Code Compliance and Inspection Requirements
All masonry shear wall designs must comply with:
- TMS 402/602: Primary masonry design standard in the US
- IBC Chapter 21: Masonry provisions in the International Building Code
- ACI 530/530.1: Masonry building code and specification
- ASTM Standards: For materials (C90 for CMU, C216 for brick, C270 for mortar)
Key inspection requirements include:
- Pre-construction review of shop drawings and reinforcement schedules
- Verification of material properties through testing (compressive strength, absorption)
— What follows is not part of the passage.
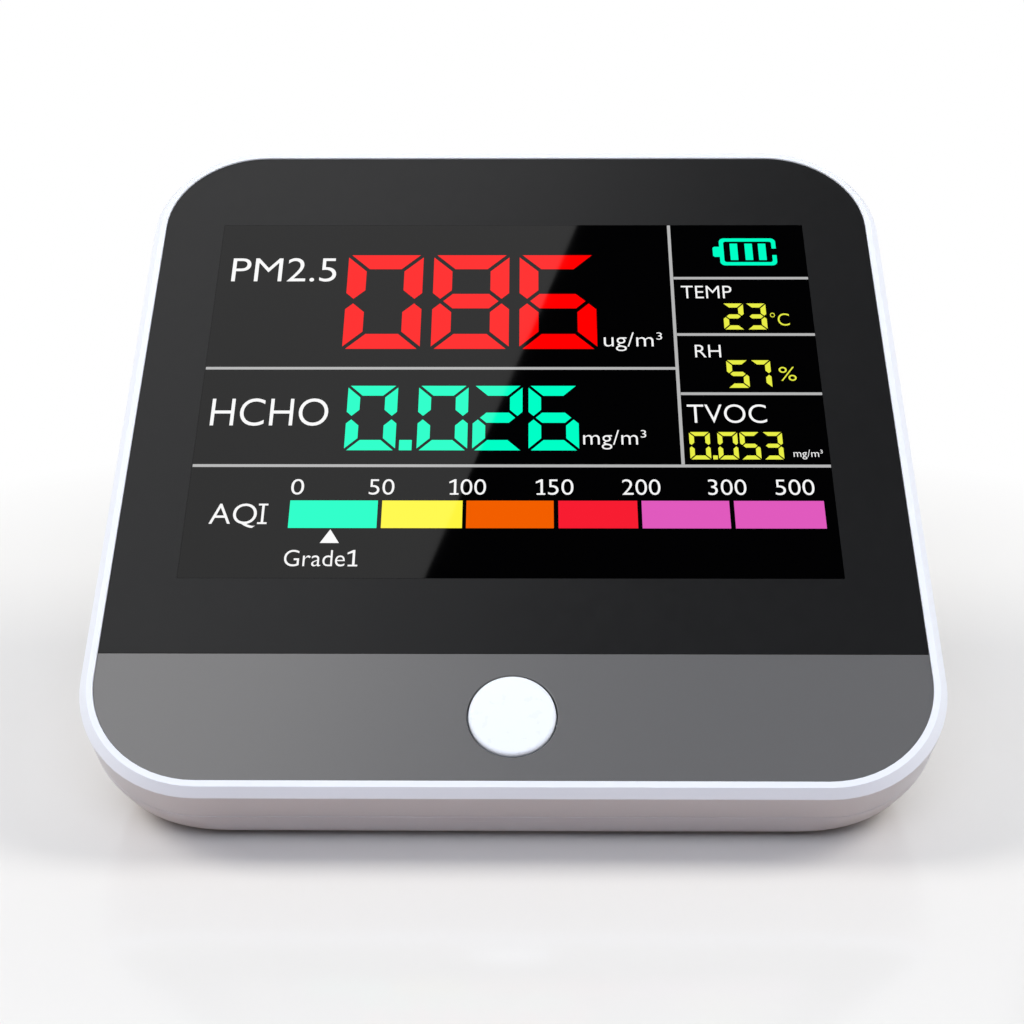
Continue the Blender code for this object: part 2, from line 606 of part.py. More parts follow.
def particle_sensor(wall, looks):
    """Laser particle counter against the left vents: case, lid, blower, laser, chamber and board."""
    left, right = -38.5 * MM, -1 * MM
    bottom, top = 16 * MM, 49.5 * MM
    rear, front = -3.4 * MM, -15 * MM
    wall_thickness = 0.8 * MM
    loops = []
    for margin, y in ((0, rear), (0, front + GAP), (wall_thickness, front + GAP),
                      (wall_thickness, rear - wall_thickness)):
        x0, x1, z0, z1 = left + margin, right - margin, bottom + margin, top - margin
        loops.append([Vector((x, y, z)) for x, z in ((x0, z0), (x1, z0), (x1, z1), (x0, z1))])
    case = place("pm_sensor_case", loft(bmesh.new(), loops), wall, looks["blue"])
    blower_x, blower_z = -27.5 * MM, 26.5 * MM
    blower = Vector((blower_x, 0, blower_z))
    inlet = laid_along_y(cylinder(5 * MM, -6 * MM, 0, (0, 0), 20))
    bmesh.ops.translate(inlet, vec=blower, verts=inlet.verts)
    outlet = box((-14 * MM, -6 * MM, 20 * MM), (-8 * MM, 0, 24 * MM))
    boolean(case, "DIFFERENCE", place("case_vents", merged([inlet, outlet]), wall))
    lid = box((left, front - 0.5 * MM, bottom), (right, front, top))
    place("pm_sensor_lid", lid, wall, looks["steel"])
    inner_rear = rear - wall_thickness
    motor_back = front + 2 * GAP
    motor = [(0, motor_back), (3.4 * MM, motor_back), (3.4 * MM, motor_back + 1.6 * MM),
             (0.8 * MM, motor_back + 1.6 * MM), (0.8 * MM, motor_back + 5 * MM), (0, motor_back + 5 * MM)]
    place("pm_fan_motor", laid_along_y(lathe(motor, 20)), wall, looks["black"], blower)
    fan_rotor(wall, looks, blower, motor_back + 2.1 * MM, inner_rear - GAP)
    laser = [(0, -5.5 * MM), (3 * MM, -5.5 * MM), (3 * MM, 4 * MM), (2.2 * MM, 5.5 * MM), (0, 5.5 * MM)]
    barrel = lathe(laser, 20)
    bmesh.ops.rotate(barrel, cent=(0, 0, 0), matrix=Matrix.Rotation(math.pi / 2, 3, "Y"), verts=barrel.verts)
    place("pm_laser_module", barrel, wall, looks["brass"], (-31 * MM, -9.5 * MM, 43 * MM))
    chamber = box((-24.5 * MM, -12.5 * MM, 39 * MM), (-12 * MM, inner_rear - GAP, 47 * MM))
    place("pm_optic_chamber", chamber, wall, looks["black"])
    board = box((-15.5 * MM, -12.6 * MM, 18 * MM), (-3 * MM, -11.4 * MM, 37.5 * MM))
    place("pm_sensor_pcb", board, wall, looks["pcb"])


def fan_rotor(wall, looks, centre, front, rear):
    """Centrifugal rotor: a ring of blades on a disc, bored for the motor's shaft. It turns about y."""
    blades = 11
    hub_radius, tip_radius, disc_radius = 4.6 * MM, 8.6 * MM, 8.9 * MM
    blade_points = []
    for blade in range(blades):
        start = 2 * math.pi * blade / blades
        for radius, turn in ((hub_radius, -0.16), (tip_radius, 0.18), (tip_radius, 0.26), (hub_radius, 0.0)):
            angle = start + turn
            blade_points.append(Vector((radius * math.cos(angle), radius * math.sin(angle))))
    wheel = place("pm_fan_rotor", laid_along_y(prism(blade_points, front + 0.6 * MM, rear)), wall,
                  looks["ivory"], centre)
    disc = laid_along_y(cylinder(disc_radius, front, front + MM, (0, 0), 32))
    boolean(wheel, "UNION", place("rotor_disc", disc, wall, None, centre))
    bore = laid_along_y(cylinder(1.1 * MM, front - 2 * MM, -7.5 * MM, (0, 0), 16))
    boolean(wheel, "DIFFERENCE", place("rotor_bore", bore, wall, None, centre))


def gas_sensors(wall, looks):
    """Board with the gas and climate sensors behind the right vents."""
    front, rear = -12.9 * MM, -11.7 * MM
    board = box((0.8 * MM, front, 16 * MM), (38.2 * MM, rear, 49 * MM))
    carrier = place("sensor_board", board, wall, looks["pcb"])
    holes = laid_cylinders(BOARD_SCREW[2] + GAP, front - MM, rear + MM, SENSOR_POSTS)
    boolean(carrier, "DIFFERENCE", place("sensor_board_holes", merged(holes), wall))
    sensor_front = rear + GAP
    can = [(0, 0), (8 * MM, 0), (8 * MM, 5.2 * MM), (7.4 * MM, 6 * MM), (4 * MM, 6 * MM),
           (3.6 * MM, 5.6 * MM), (0, 5.6 * MM)]
    can_at = (16 * MM, sensor_front, 27 * MM)
    place("hcho_sensor", laid_along_y(lathe(can, 28)), wall, looks["white"], can_at)
    can = [(0, 0), (4.6 * MM, 0), (4.6 * MM, 3.6 * MM), (4 * MM, 4.4 * MM), (2.4 * MM, 4.4 * MM),
           (2.2 * MM, 4.1 * MM), (0, 4.1 * MM)]
    can_at = (31.5 * MM, sensor_front, 30 * MM)
    place("tvoc_sensor", laid_along_y(lathe(can)), wall, looks["steel"], can_at)
    chip = box((29 * MM, sensor_front, 40 * MM), (33 * MM, sensor_front + 1.2 * MM, 44 * MM))
    place("temp_humidity_sensor", chip, wall, looks["black"])
    for number, (x, z) in enumerate(SENSOR_POSTS, 1):
        head = (x, front - GAP, z)
        screw(f"sensor_screw_{number}", wall, BOARD_SCREW, looks["steel"], head, (math.pi / 2, 0, 0))


def usb_inlet(wall, looks):
    board_top = USB_Z - 1.6 * MM
    board = box((-8.5 * MM, -18 * MM, board_top - 1.2 * MM), (8.5 * MM, USB_MOUTH - 0.4 * MM, board_top))
    place("usb_board", board, wall, looks["pcb"])
    bottom = board_top + GAP
    shell = box((-3.75 * MM, USB_MOUTH - 5.6 * MM, bottom), (3.75 * MM, USB_MOUTH, bottom + 2.6 * MM))
    socket = place("usb_socket", shell, wall, looks["steel"])
    floor = bottom + 0.35 * MM
    tongue_low = bottom + MM
    roof = bottom + 2.2 * MM
    port = [
        (USB_MOUTH + MM, floor), (USB_MOUTH + MM, roof), (USB_MOUTH - 0.8 * MM, roof),
        (USB_MOUTH - 0.8 * MM, tongue_low), (USB_MOUTH - 4.6 * MM, tongue_low), (USB_MOUTH - 4.6 * MM, floor),
    ]
    boolean(socket, "DIFFERENCE", place("usb_port", side_prism(port, 3.4 * MM), wall))


def vent_meshes(wall, look):
    for name, side in (("vent_mesh_left", -1), ("vent_mesh_right", 1)):
        x = side * VENT_CENTRE_X
        half = VENT_HALF_WIDTH + MM
        top = VENT_BOTTOM + (VENT_SLOTS - 1) * VENT_PITCH + VENT_HEIGHT + MM
        low = (x - half, -3.0 * MM, VENT_BOTTOM - MM)
        place(name, box(low, (x + half, -2.7 * MM, top)), wall, look)


def lead(name, points, radius, assembly, look):
    """A round wire bundle on a smooth curve through its route's points."""
    route = [Vector(point) for point in points]
    ends = [route[0] * 2 - route[1], *route, route[-1] * 2 - route[-2]]
    smooth = []
    per_leg = 5
    for i in range(1, len(ends) - 2):
        p0, p1, p2, p3 = ends[i - 1:i + 3]
        for step in range(per_leg):
            t = step / per_leg
            smooth.append(0.5 * (2 * p1 + (p2 - p0) * t + (2 * p0 - 5 * p1 + 4 * p2 - p3) * t * t
                                 + (3 * p1 - p0 - 3 * p2 + p3) * t ** 3))
    smooth.append(route[-1])
    data = bpy.data.curves.new(name, "CURVE")
    data.dimensions = "3D"
    data.bevel_depth = radius
    data.bevel_resolution = 1
    data.use_fill_caps = True
    spline = data.splines.new("POLY")
    spline.points.add(len(smooth) - 1)
    for point, at in zip(spline.points, smooth):
        point.co = (*at, 1)
    data.materials.append(look)
    made = bpy.data.objects.new(name, data)
    bpy.context.scene.collection.objects.link(made)
    made.parent = assembly


def leads(assembly, looks):
    """Wire bundles inside the housing, each from a piece at the rear to its plug on the main board."""
    plug = BOARD_DEPTH + BOARD_THICKNESS + PLUG_THICKNESS + 2.5 * GAP
    battery_side = BASE_FRONT + 25 * MM
    edge = BATTERY_SIZE[0] / 2 + GAP
    end = face_point(30 * MM, -24 * MM, plug)
    lead("battery_lead", [
        (edge, battery_side, 8 * MM), (edge + 3 * MM, battery_side, 8.5 * MM),
        end + Vector((MM, 2 * MM, -5 * MM)), end + INTO_FACE * 2 * MM, end,
    ], LEAD_RADIUS, assembly, looks["red"])
    end = face_point(16 * MM, -10 * MM, plug)
    start = wall_point(5 * MM, -18.6 * MM, USB_Z - 1.9 * MM)
    lead("usb_lead", [
        start, start + Vector((MM, -3 * MM, 2.5 * MM)), start.lerp(end, 0.6) + Vector((0, MM, -MM)),
        end + INTO_FACE * 2 * MM, end,
    ], LEAD_RADIUS, assembly, looks["black"])
    end = face_point(15 * MM, 6 * MM, plug)
    start = wall_point(15 * MM, -13.7 * MM, 38 * MM)
    lead("sensor_lead", [
        start, start - INTO_FACE * 0.5 * MM + Vector((0, -3 * MM, -MM)), end + INTO_FACE * 4 * MM, end,
    ], LEAD_RADIUS, assembly, looks["ivory"])
    end = face_point(9 * MM, 6 * MM, plug)
    start = wall_point(-6 * MM, -16.2 * MM, 30 * MM)
    lead("pm_sensor_lead", [
        start, start + Vector((MM, -2.5 * MM, 0)), end + INTO_FACE * 4 * MM + Vector((-3 * MM, 0, 0)), end,
    ], LEAD_RADIUS, assembly, looks["black"])


def palette():
    return {
        "white": material("white_shell", (0.83, 0.83, 0.85), 0.42),
        "white_gloss": material("white_button", (0.88, 0.88, 0.88), 0.25),
        "satin_black": material("satin_black", (0.018, 0.018, 0.02), 0.35),
        "window": material("display_glass", (0.003, 0.003, 0.004), 0.04),
        "grey": material("grey_strip", (0.16, 0.16, 0.165), 0.38),
        "black": material("black_plastic", (0.02, 0.02, 0.02), 0.5),
        "red": material("switch_plunger", (0.5, 0.03, 0.02), 0.45),
        "glass": material("lcd_cell", (0.05, 0.06, 0.07), 0.05),
        "diffuser": material("light_guide", (0.8, 0.8, 0.78), 0.3),
        "steel": material("bright_steel", (0.6, 0.6, 0.6), 0.3, 1),
        "amber": material("flex_film", (0.45, 0.22, 0.04), 0.35),
        "ivory": material("ivory_plastic", (0.75, 0.72, 0.62), 0.45),
        "pcb": material("board_green", (0.02, 0.14, 0.05), 0.4),
        "foil": material("cell_foil", (0.55, 0.56, 0.58), 0.3, 0.6),
        "blue": material("sensor_case_blue", (0.05, 0.12, 0.35), 0.45),
        "brass": material("laser_barrel", (0.6, 0.45, 0.15), 0.3, 1),
        "net": material("dust_net", (0.05, 0.05, 0.05), 0.8),
        "rubber": material("foot_rubber", (0.03, 0.03, 0.03), 0.85),
    }


def centre_on_origin(assembly, names):
    """Slide the whole object along y until the named shells reach equally far to both sides."""
    bpy.context.view_layer.update()
    shells = [bpy.data.objects[name] for name in names]
    depths = [(shell.matrix_world @ vertex.co).y for shell in shells for vertex in shell.data.vertices]
    assembly.location.y -= (min(depths) + max(depths)) / 2


def build():
    clear_scene()
    looks = palette()
    assembly = empty("assembly", None, (0, 0, 0), 0)
    face = empty("face_frame", assembly, (0, 0, FACE_HEIGHT), FACE_SLOPE)
    wall = empty("wall_frame", assembly, (0, BASE_REAR, FOOT_DROP), -WALL_LEAN)
    bezel(face, looks["white"])
    rear_cover(assembly, face, wall, looks["white"])
    feet(assembly, looks["rubber"])
    face_panels(face, looks)
    button(face, looks)
    display(face, looks)
    main_board(face, looks)
    case_screws(face, looks)
    battery(assembly, looks)
    particle_sensor(wall, looks)
    gas_sensors(wall, looks)
    usb_inlet(wall, looks)
    vent_meshes(wall, looks["net"])
    leads(assembly, looks)
    centre_on_origin(assembly, ("front_bezel", "rear_cover"))


build()
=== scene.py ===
import json
import math

import bmesh
import bpy
from mathutils import Matrix, Vector

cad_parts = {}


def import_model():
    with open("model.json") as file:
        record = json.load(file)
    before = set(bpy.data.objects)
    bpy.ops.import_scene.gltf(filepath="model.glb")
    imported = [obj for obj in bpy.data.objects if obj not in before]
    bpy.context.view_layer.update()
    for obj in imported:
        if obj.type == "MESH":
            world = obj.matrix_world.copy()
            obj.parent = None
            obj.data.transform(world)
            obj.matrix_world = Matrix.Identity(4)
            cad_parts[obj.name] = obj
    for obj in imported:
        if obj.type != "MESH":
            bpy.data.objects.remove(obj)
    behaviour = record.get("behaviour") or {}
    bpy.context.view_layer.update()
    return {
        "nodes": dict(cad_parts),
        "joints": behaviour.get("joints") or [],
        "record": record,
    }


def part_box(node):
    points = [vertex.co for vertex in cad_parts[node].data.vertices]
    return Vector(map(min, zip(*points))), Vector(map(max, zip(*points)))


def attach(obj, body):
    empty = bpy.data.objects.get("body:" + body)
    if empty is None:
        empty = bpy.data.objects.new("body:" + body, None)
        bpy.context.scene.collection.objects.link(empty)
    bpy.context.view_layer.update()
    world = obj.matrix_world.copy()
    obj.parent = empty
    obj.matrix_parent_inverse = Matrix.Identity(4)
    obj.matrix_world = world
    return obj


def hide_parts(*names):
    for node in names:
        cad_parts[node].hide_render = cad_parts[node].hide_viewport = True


# Looks of the desktop air quality monitor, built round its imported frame.
#
# Shapes are drawn in millimetres in one of three frames. Each piece is turned into the row
# frame (metres, +Z up, front towards -Y) when it is made:
#   FACE    x to the right, y up the face, z out of the face; its origin is the face's centre
#   WALL    x to the right, y out of the rear wall, z up it; its origin is at the wall's foot
#   GROUND  the row frame itself, in millimetres

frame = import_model()

MM = 0.001
RIGHT = Vector((1, 0, 0))
SMOOTH_ANGLE = math.radians(32)
EDGE_STEPS = 4  # flats along a rounded edge
ROUND_STEPS = 48  # sides of a small turned shape
FINE_STEPS = 96  # sides of the button and its hole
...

- Inspection of reinforcement placement before grouting
- Grout slump and consolidation testing during placement
- Final inspection of completed walls including verification of bond patterns
The International Code Council (ICC) provides detailed inspection checklists and certification programs for masonry construction to ensure code compliance.
Maintenance and Long-Term Performance
Proper maintenance extends the service life of masonry shear walls:
- Annual Inspections: Check for cracks, efflorescence, or mortar deterioration
- Sealant Renewal: Reapply water repellents every 5-7 years
- Crack Monitoring: Hairline cracks (<0.01") are normal; wider cracks may indicate structural issues
- Reinforcement Protection: Ensure no corrosion of embedded steel through proper drainage
- Seismic Retrofit: Consider adding fiber wraps or external post-tensioning for older buildings
Research from the NIST Building Materials Program shows that properly maintained masonry walls can achieve service lives of 100+ years with minimal strength degradation, compared to 50-70 years for many other structural systems.